Ora, viene da chiedersi: la situazione attuale data dal Coronavirus ci mette di fronte ad alcune evidenze:
- siamo tutti parte della stessa umanità e tutti viviamo su questo stesso pianeta e siamo soggetti a come esso funziona;
- è chiaro che con tutto il suo sviluppo e la sua tecnologia questa umanità è tutt’ora impotente, quand’è al dunque, di fronte alle forze della Natura: basterebbe che questo virus (un qualcosa di minuscolo, invisibile e nemmeno dotato di vita propria, un nulla rispetto al potere della Natura nel suo complesso) fosse solo un poco più mortale e si adattasse a diffondersi un poco meglio di quanto già fa e moltissimi di noi – e la nostra forma di civiltà, probabilmente – saremmo spacciati;
- d’altra parte vediamo che è effettivamente possibile per i governi dei paesi del mondo muoversi di concerto seguendo politiche analoghe e puntare tutti insieme in una direzione nell’interesse generale;
- ed è possibile accettare e sopportare un certo grado di decrescita economica per un fine più importante (e peraltro qui stiamo parlando di una recessione imposta ed emergenziale, mentre una Decrescita nel senso giusto della parola sarebbe una decrescita selettiva e pianificata, consapevole e, in definitiva, puntata al miglioramento e non all’impoverimento delle condizioni di vita generali);
- è inoltre evidente che la stragrande maggioranza della popolazione è pronta ad accettare e sopportare misure limitative se imposte per valide ragioni, come quella di salvarsi da un pericolo grave, unanimemente presentato come tale da tutti i media;
- e vediamo anche nella nostra esperienza diretta che un tale cambiamento negli stili di vita se chiude alcune possibilità, non manca, di converso, di aprirne altre, magari più preziose, o dotate di maggiore consapevolezza di ciò che è importante e ciò che non lo è.

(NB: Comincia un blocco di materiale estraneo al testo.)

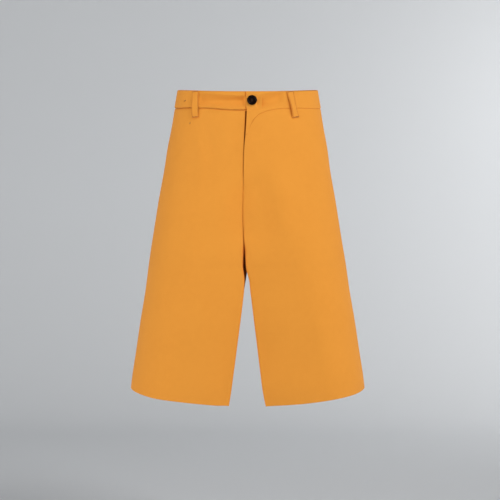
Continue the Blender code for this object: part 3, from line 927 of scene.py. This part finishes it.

Allora la domanda è di quelle che vengono spontanee di fronte alla morte, alla sua possibilità, alla sua realtà, di fronte alla nostra finitezza e ai nostri limiti quando li dobbiamo vedere e riconoscere: se abbiamo in noi la capacità di distinguere tra ciò che è importante e necessario e ciò che non lo è; se sappiamo ciò che va fatto e vediamo che abbiamo la capacità di farlo, perché non applicare l’atteggiamento politico che vediamo oggi per il Coronavirus alla questione del cambiamento climatico, dell’inquinamento ambientale, della distruzione della biodiversità? Questi sono problemi che causeranno ben più gravi tragedie, morte, distruzione e crisi di ogni genere. E non solo a noi umani, ma al pianeta nel suo complesso – sebbene ne saremo noi le vittime principali che ben difficilmente si potranno riprendere da tali disastri. Perché allora continuare a vivere come se avessimo poteri sulla Natura che non abbiamo e a raccontarci invece che ciò che dovremmo fare e possiamo fare per rientrare in limiti di compatibilità con Essa (ovvero al nostro posto su questa Terra) è troppo difficile o non ce lo possiamo permettere?
Una domanda su cui riflettere, spero, in questi giorni chiusi a casa, con tanto tempo per meditare.